Just the first two paragraphs contained enough sexual content to make me blush. I just hope that my kids didn’t read it. In fact, I was pretty astounded that the editors decided to run such content right next to the comic strips – a section that children love to read.
So I placed a call to the paper. Charles McCullom, the managing editor, listened as I explained that our family loves reading the newspaper. We eat our breakfast and read the paper every morning. My kids (a 12-year-old son, and 10- and 7-year-old daughters) argue over who will get the comic section first. I expressed my disappointment at the content they ran right next to the comic strips.

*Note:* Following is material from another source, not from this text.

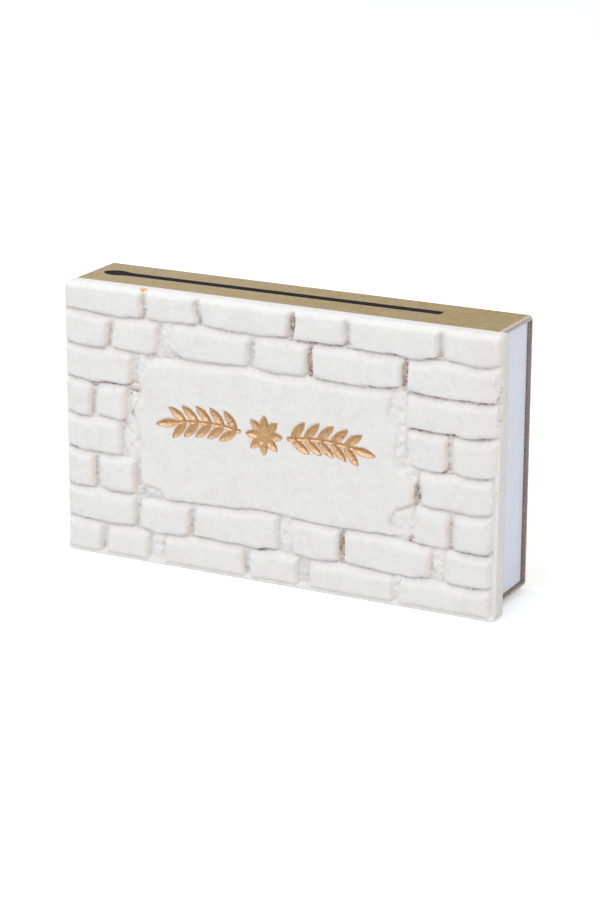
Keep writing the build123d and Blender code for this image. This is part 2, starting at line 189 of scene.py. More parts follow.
class PlaqueSettings(PropertyGroup):
    """Sizes and colours of the cast plaque"""

    cell: FloatProperty(
        name="Mesh Cell",
        description="Width of a cell of the mesh on the faces; the joints have cells of a quarter of it",
        default=0.84 * MM, min=0.6 * MM, **LENGTH)
    wander: FloatProperty(
        name="Edge Wander", description="How far the edges of the bricks wander",
        default=0.26 * MM, min=0, **LENGTH)
    undercut: FloatProperty(
        name="Undercut", description="How far the mortar lies up under the brick above it",
        default=0.58 * MM, min=0, **LENGTH)
    sidecut: FloatProperty(
        name="Side Cut", description="How far the mortar of an upright joint lies towards its right brick",
        default=0.34 * MM, min=0, **LENGTH)
    joint_widening: FloatProperty(
        name="Joint Widening", description="How far an upright joint is worn wider on each side",
        default=0.30 * MM, min=0, **LENGTH)
    sag: FloatProperty(
        name="Face Sag", description="Depth of the slow hollows in the faces of the bricks",
        default=0.12 * MM, min=0, **LENGTH)
    lip_width: FloatProperty(
        name="Lip Width", description="How far the lower bricks stay behind the soft lip at the right edge",
        default=1.1 * MM, min=0, **LENGTH)
    softening: IntProperty(
        name="Softening", description="Rounds of smoothing that wear the edges down",
        default=1, min=0, max=10)
    side_rings: IntProperty(
        name="Side Rings", description="Rings of faces round the plaque's edge",
        default=6, min=2)
    face_color: FloatVectorProperty(
        name="Face", description="Colour of the faces of the bricks",
        default=(0.790, 0.782, 0.775), **COLOR)
    shade_color: FloatVectorProperty(
        name="Mottling", description="Colour of the darker mottling",
        default=(0.735, 0.722, 0.712), **COLOR)
    # Painted shade: the darker warm colour of flanks that look right and of the border at the right edge
    flank_shade_color: FloatVectorProperty(
        name="Flank", description="Colour of the worn flanks that look right",
        default=(0.725, 0.635, 0.570), **COLOR)
    # Also the colour of the painted shade under the bricks and in the creases, mixed with the dirt
    dirt_and_shade_color: FloatVectorProperty(
        name="Dirt", description="Colour of the dirt in the mortar joints",
        default=(0.30, 0.215, 0.175), **COLOR)
    rust_color: FloatVectorProperty(
        name="Rust", description="Colour of the dirt where it is reddish",
        default=(0.36, 0.20, 0.135), **COLOR)
    stain_color: FloatVectorProperty(
        name="Stain", description="Colour of the faint stains",
        default=(0.72, 0.60, 0.44), **COLOR)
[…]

Mr. McCullom was unapologetic. He acknowledged that the woman who chooses what content goes in that section had to edit the titles of the reviewed films due to their graphic nature. And yet he thought the article contained relevant information for his readers.

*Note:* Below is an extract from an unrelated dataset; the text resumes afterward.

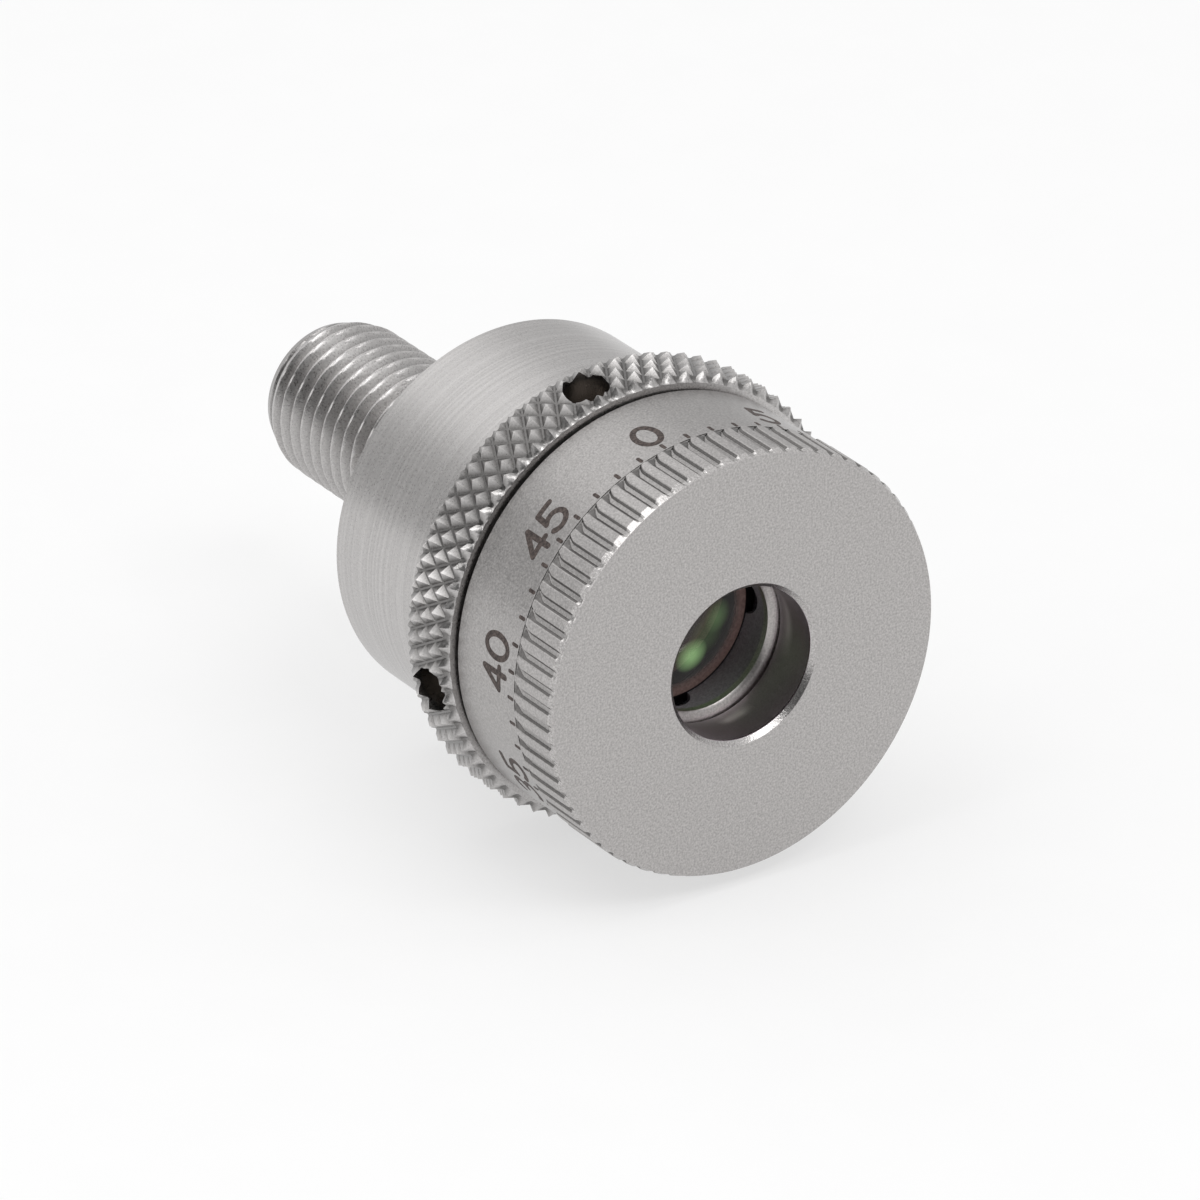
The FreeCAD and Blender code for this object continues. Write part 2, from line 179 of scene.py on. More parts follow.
# Dial marks on the smooth band
dial_numbers = 10
dial_step = 5
ticks_between = 4
dial_first = math.radians(-12.0)
digit_height = 1.32 * MM
digit_width = 0.86 * MM
digit_gap = 0.3 * MM
digit_half_stroke = 0.12 * MM
tick_half_stroke = 0.6 * digit_half_stroke
tick_length = 0.24 * MM
ticks_front = adjuster_front - knurl_length - relief_width - 0.12 * MM
numbers_front = ticks_front - tick_length - 0.26 * MM
marks_proud = 0.004 * MM
marks_sunk = 0.02 * MM


# Meshes

def circle(count, start=0.0):
    """Evenly spaced angles of one turn."""
    return start + TURN * np.arange(count) / count


def ring(x, r, angles):
    """One ring of points (n, 3): x along the axis, y = r sin(angle), z = r cos(angle)."""
    x, r, angles = np.broadcast_arrays(x, r, angles)
    return np.stack([x, r * np.sin(angles), r * np.cos(angles)], axis=1)


def strip(a, b, na, nb, folds=None):
    """Triangles between two closed rings whose first points are number a and number b.

    With equal counts each four-sided cell is cut along one diagonal: from its near left to its far
    right corner, or along the other one where folds is true. Where one ring has k times as many
    points, each long edge j, j + 1 meets k short ones: the first half of them fan from j and the rest
    from j + 1.
    """
    if na == nb:
        j = np.arange(na)
        n = (j + 1) % na
        first = np.stack([a + j, a + n, b + n, a + j, b + n, b + j], 1)
        other = np.stack([a + j, a + n, b + j, a + n, b + n, b + j], 1)
        cells = first if folds is None else np.where(folds[:, None], other, first)
        return cells.reshape(-1, 3)
    if na > nb:
        return strip(b, a, nb, na)[:, ::-1]
    k = nb // na
    j = np.arange(na)
    n = (j + 1) % na
    middle = b + j * k + k // 2
    faces = [np.stack([a + j, a + n, middle], 1)]
    for t in range(k):
        apex = a + (j if t < k // 2 else n)
        faces.append(np.stack([apex, b + (j * k + t + 1) % nb, b + j * k + t], 1))
    return np.concatenate(faces)


def skin(rings, closed=True, folds=None):
    """Points and triangles over rings of points, each joined to the next one.

    A closed skin also joins the last ring to the first. An open one ends in a pole: its first and last
    rings are single points, joined to their neighbours by a fan.
    """
    counts = [len(r) for r in rings]
    starts = np.concatenate([[0], np.cumsum(counts)])[:-1]
    pairs = [(i, i + 1) for i in range(len(rings) - 1)]
    if closed:
        pairs.append((len(rings) - 1, 0))
    faces = []
    for i, k in pairs:
        if counts[i] == 1:
            j = np.arange(counts[k])
            pole = np.full_like(j, starts[i])
            faces.append(np.stack([pole, starts[k] + (j + 1) % counts[k], starts[k] + j], 1))
        elif counts[k] == 1:
            j = np.arange(counts[i])
            pole = np.full_like(j, starts[k])
            faces.append(np.stack([pole, starts[i] + j, starts[i] + (j + 1) % counts[i]], 1))
        else:
            fold = None if folds is None else folds.get(i)
            faces.append(strip(starts[i], starts[k], counts[i], counts[k], fold))
    return np.concatenate(rings), np.concatenate(faces)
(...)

I acknowledged his right to publish what might appeal to his readership, I just asked him to consider where it was located. I pointed out that their Friday insert with art, theatrical productions, wine reviews, movie reviews and other entertainment options might have been a better fit. (My kids never even give that section a second glance.) He told me, "I cannot guarantee that you won’t ever be offended by what you read in our paper." That was as close as he came to offering consolation.
So I decided to console myself. If Mr. McCullom thought that as a single newspaper subscriber I had no pull, he was wrong. I dug my newspaper out of the recycle bin and jotted down the names and numbers of the businesses who ran ads in the paper today. I’ve spent the last hour calling the local businesses, telling them that I noticed their ad in the paper today and wanted to draw their attention to the content that was printed in today’s edition next to the comic strips.
The advertisers’ responses have been gratifying. Jeff Price, the manager of Lee’s Marketplace said he’d give them an earful. "Do you want me to have them call and apologize to you?" he asked. "No," I said, "I’d just like them to realize that they do have some responsibility to the community and their readers."
Bryce at U & I Furniture ran a large, colored double-page insert in today’s paper. He wondered what the paper had printed that had me so upset. I told him that I wasn’t comfortable reading it out loud to him. And I'm not. It really is that bad. He said that I’d piqued his curiosity and that he’d be sure to read today’s paper. I appreciated his candor and assured him that I was looking forward to buying new furniture from his store. Rich at Utah Carzz, Gene at Needham’s Jewelers, and Jeff at The Book Table also took my concerns seriously.
I’m hoping that my little tantrum makes a difference. I’m hoping that by having the newspaper’s advertisers talk to them, their editors will listen. I don’t want to cancel my subscription to our newspaper, but I do want to keep my children from being exposed to age-inappropriate material.